Edie Messick has a passion. And she dreams big. She ended a 21-year career with a stock brokerage firm in the San Francisco Bay Area in 2007 and was at loose ends for a while. Always an animal lover, the pet count in her home was steadily rising by 2013 when she took her dad, Robert, for a month-long vacation in Hawaii.
Unable to sleep because of the time change, Edie was on her computer early one morning when she saw a plea on Facebook from Paws to Rescue in South Carolina. They were looking for funds to pay for the transport of several dogs to their adoptive homes. On an impulse, she sent them enough money to make that happen. In return they made it possible for her to adopt a Black Mouth Cur that she’d fallen in love with.
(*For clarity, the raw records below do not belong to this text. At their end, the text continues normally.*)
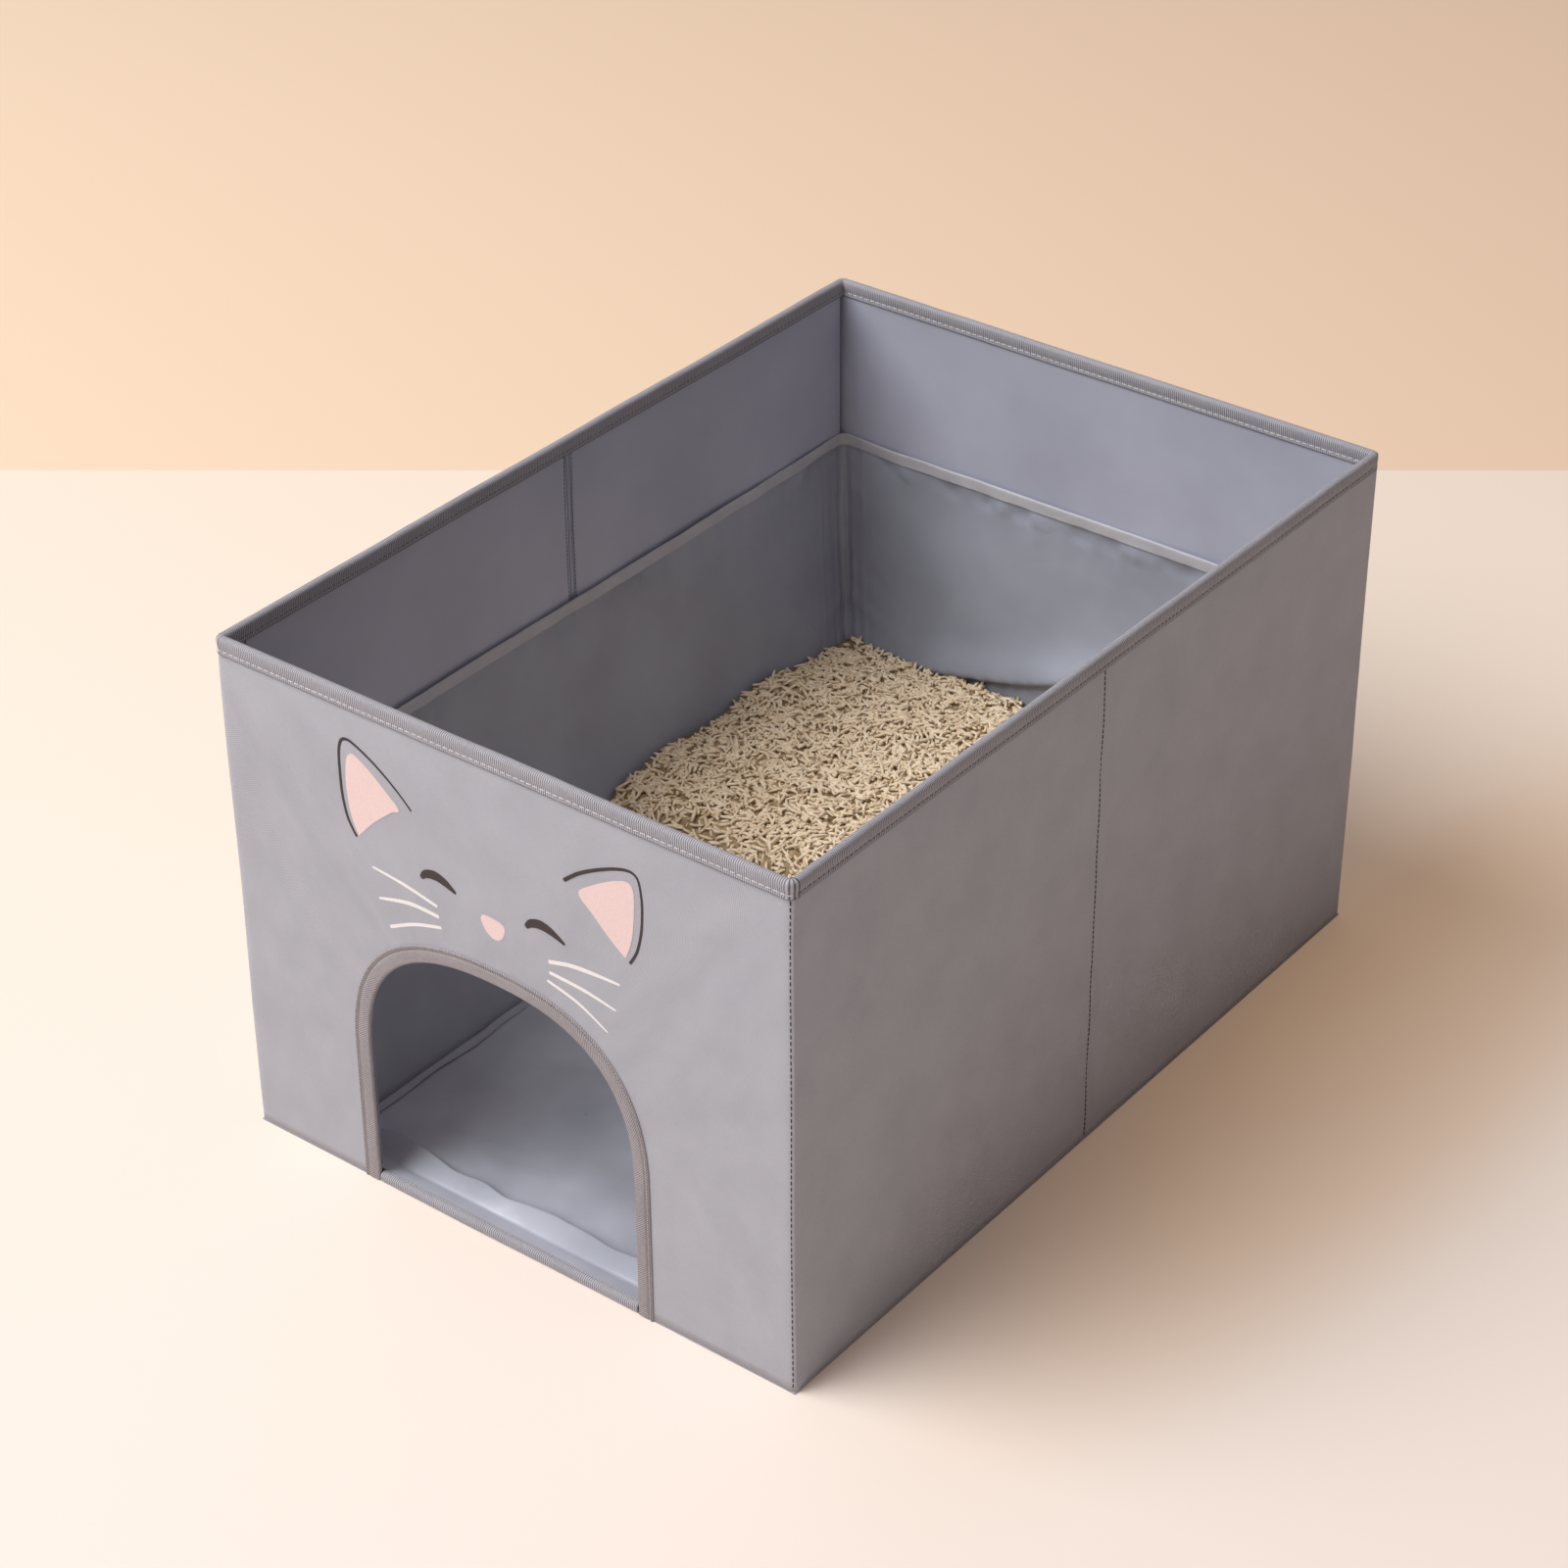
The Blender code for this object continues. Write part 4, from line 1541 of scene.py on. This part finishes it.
liner = {
    "thick": 0.6 * mm,
    "loose": 2.6 * mm,
    "lean": 42.0 * mm,
    "power": 2.2,
    "cornerRound": (2.2 * mm, 5.0 * mm),         # at the top and at the floor
    "rows": 84,
    "bottom": 1.5 * mm,
    "doorMargin": 4.0 * mm,
    "tapeDrop": 8.0 * mm,
    "slack": 1.7 * mm,
    "pucker": 2.8 * mm,
    "pull": 2.0 * mm,
    "pleatDepth": 1.5 * mm,
    "pleatWidth": 8.0 * mm,
    "stitch": {"length": 2.3 * mm, "width": 0.6 * mm, "pitch": 3.9 * mm},
    "keep": 0.006,
    "hem": 3.0 * mm,                             # the tape covers the rest of the height
    "folded": 0.6 * mm,                          # how far off its wall it lies when folded
    "cornerStop": 80,                            # of the 84 steps along a side
}


def linerOffset(z):
    return liner["loose"] + liner["lean"] * max(0.0, 1 - z / linerTop) ** liner["power"]


def linerRound(z):
    top, low = liner["cornerRound"]
    return top + (low - top) * smooth(1 - z / linerTop)


def linerSlack(x, y, z):
    # soft waves, larger at the loose top edge, and small gathers under the tape
    wide = rough(x * 9 + 1.3, y * 9, z * 6 + 4.0)
    fine = rough(x * 34, y * 34 + 2.0, z * 9)
    loose = 0.45 + 0.55 * smooth(z / linerTop)
    down = linerTop - liner["tapeDrop"] - z
    under = smooth(1 - abs(down - 7 * mm) / (9 * mm))
    under += 0.4 * smooth(1 - abs(down - 16 * mm) / (22 * mm))
    gathers = rough(x * 62, y * 62, 0.3) + 0.6 * rough(x * 130, y * 130, 2.3)
    return liner["slack"] * (loose * wide + 0.35 * fine) + liner["pucker"] * gathers * under


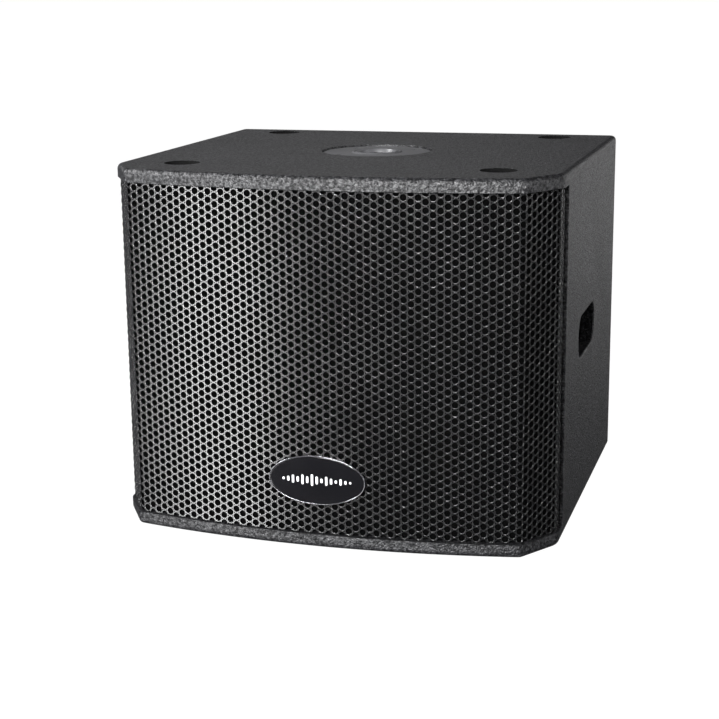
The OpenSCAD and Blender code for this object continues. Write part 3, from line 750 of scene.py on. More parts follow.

One thing led to another. Her awareness of the need to rescue dogs headed for euthanasia grew. Her personal dog count was now at nine. She met Jeff Myers who had started something called the Animal Debt Project in Los Angeles. He fostered a dog for her until she could pick it up. They began to talk.
She provided small dogs from her area to a Seattle Rescue to help them fill a need. In the next few months, she rescued 10 kittens and 50 dogs on her own. Her husband, Steve, Chief Information Officer for a large San Francisco firm, was supportive, though his passion for animals is not at the same level as Edie’s.
The time came when Edie made a commitment. She would devote herself exclusively to animal rescue for life. She was familiar with Colorado because her son Scott lives in the area. Steve was behind her. Their search for a rural location not too far from town ended when they bought 10 acres on the Nunn Road in Weld County. The property seemed perfect with a spacious home and three large outbuildings that could be converted into housing for dogs.
Edie moved in along with her step-daughter Melanie, now a senior at Highland High School in Ault and also passionate about animals. Jeff Myers came along too, to partner with Edie in her rescue project.
The name “Animal Debt Project” refers to the injustices and brutality humans have perpetrated against animals over time and the mission of the organization to compensate for these wrongs.
Chad Zadina, owner of Tabby Road Animal Hospital, who has been providing veterinary services for the Animal Debt Project, says Edie spares no expense when it comes to rehabbing the animals in her care. “She has paid for specialists when needed, provides the dogs with shots, has them spayed or neutered and has surgery and dental work done for some of them. She addresses behavioral issues as well as physical.”
Edie runs a good business according to Chad. “She’s conscious of the concerns of her neighbors and works hard to address barking and waste issues. She is someone who is taking humans’ mistakes and correcting them,” he said.
A tour of the Messick property reveals Edie’s commitment to excellence. Each dog has its own roomy cage where it sleeps and eats. “We have no fighting over food here,” Edie says. The dogs spend part of each day running and playing in large fenced in areas.
The “senior center” houses several older dogs in a spot where they can enjoy the sunshine and snuggle into comfortable bedding and blankets. Right now there are about 45 dogs in residence and Edie is friends with every one of them.
“This business is largely Facebook driven,” Edie explains. She learns about animals in need and people looking to rescue a dog on Facebook. Saturdays some of the adoptable dogs are taken to the Fort Collins dog park or Pet Club where people are looking for rescue dogs. The project will soon have a presence at the Petsmart store.
Edie has story after story about animals that might have been dead by now that have found good homes through the project. She shared the tale of Star, a yellow shepherd who survived distemper but was left with tremors and frequent drooling. It was highly unlikely that she would ever be adopted. The other dogs ostracized her. The only dog who had befriended her was adopted and she was lonely.
When two administrators from Sierra Vista Healthcare Center came looking for a therapy dog, Edie said. “This a long shot, but I want you to meet Star.”
“We wipe mouths all the time,” one of the administrators said. “No problem. We’ll take her.” It was as if she’d been waiting for them. In less than 24 hours, she’d befriended a permanent resident who had not spoken a word since he’d been there.
“Come here,” he said the moment he saw Star, surprising everyone. Man and dog disappeared together into his room where she snuggled against him to watch television. By the next day he’d created a framed photo of Star.
“These dogs change lives,” Edie said.
She has enormous dreams for the future which include accommodating more dogs, a vet hospital with a doctor on staff, an adoption center, lodging for people to stay for a few days to see how well they bond with their animal, a treatment facility to make use of waste in farming and growing animal food. Her dreams even extend to employee housing, marketing of merchandise designed and created on site and a concert venue to produce revenue to help the sanctuary become self-sufficient.
Edie dreams big. And she’s not easily deterred by a stumbling block or two along the way.